* Material provided *
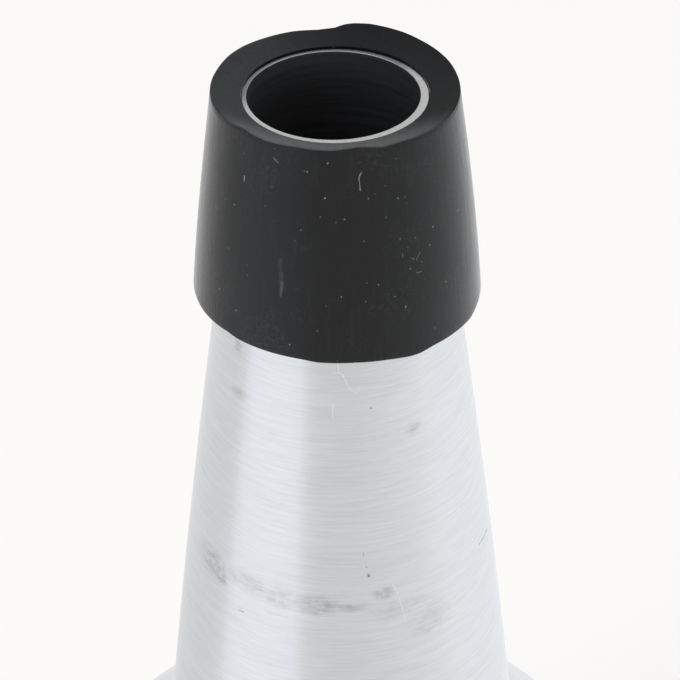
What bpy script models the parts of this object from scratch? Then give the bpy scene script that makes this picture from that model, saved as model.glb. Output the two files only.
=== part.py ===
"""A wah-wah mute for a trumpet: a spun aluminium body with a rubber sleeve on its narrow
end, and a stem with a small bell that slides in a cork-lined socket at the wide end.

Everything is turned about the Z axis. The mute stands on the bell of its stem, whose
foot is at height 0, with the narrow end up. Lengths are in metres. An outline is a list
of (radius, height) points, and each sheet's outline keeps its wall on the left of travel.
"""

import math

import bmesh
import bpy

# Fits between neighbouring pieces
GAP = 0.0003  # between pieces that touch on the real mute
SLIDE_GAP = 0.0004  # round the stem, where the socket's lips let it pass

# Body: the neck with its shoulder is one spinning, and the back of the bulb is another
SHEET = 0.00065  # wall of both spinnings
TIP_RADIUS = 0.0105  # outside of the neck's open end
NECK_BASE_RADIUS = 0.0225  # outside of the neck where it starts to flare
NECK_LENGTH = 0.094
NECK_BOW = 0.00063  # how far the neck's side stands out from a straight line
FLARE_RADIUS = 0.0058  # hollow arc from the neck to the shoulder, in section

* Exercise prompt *
Take the listing above and set it down exactly.

* Reply *
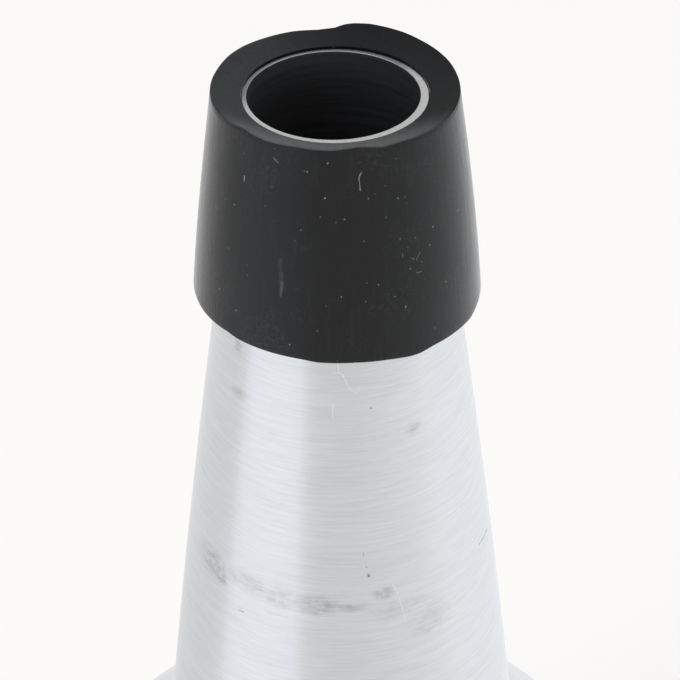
What bpy script models the parts of this object from scratch? Then give the bpy scene script that makes this picture from that model, saved as model.glb. Output the two files only.
=== part.py ===
"""A wah-wah mute for a trumpet: a spun aluminium body with a rubber sleeve on its narrow
end, and a stem with a small bell that slides in a cork-lined socket at the wide end.

Everything is turned about the Z axis. The mute stands on the bell of its stem, whose
foot is at height 0, with the narrow end up. Lengths are in metres. An outline is a list
of (radius, height) points, and each sheet's outline keeps its wall on the left of travel.
"""

import math

import bmesh
import bpy

# Fits between neighbouring pieces
GAP = 0.0003  # between pieces that touch on the real mute
SLIDE_GAP = 0.0004  # round the stem, where the socket's lips let it pass

# Body: the neck with its shoulder is one spinning, and the back of the bulb is another
SHEET = 0.00065  # wall of both spinnings
TIP_RADIUS = 0.0105  # outside of the neck's open end
NECK_BASE_RADIUS = 0.0225  # outside of the neck where it starts to flare
NECK_LENGTH = 0.094
NECK_BOW = 0.00063  # how far the neck's side stands out from a straight line
FLARE_RADIUS = 0.0058  # hollow arc from the neck to the shoulder, in section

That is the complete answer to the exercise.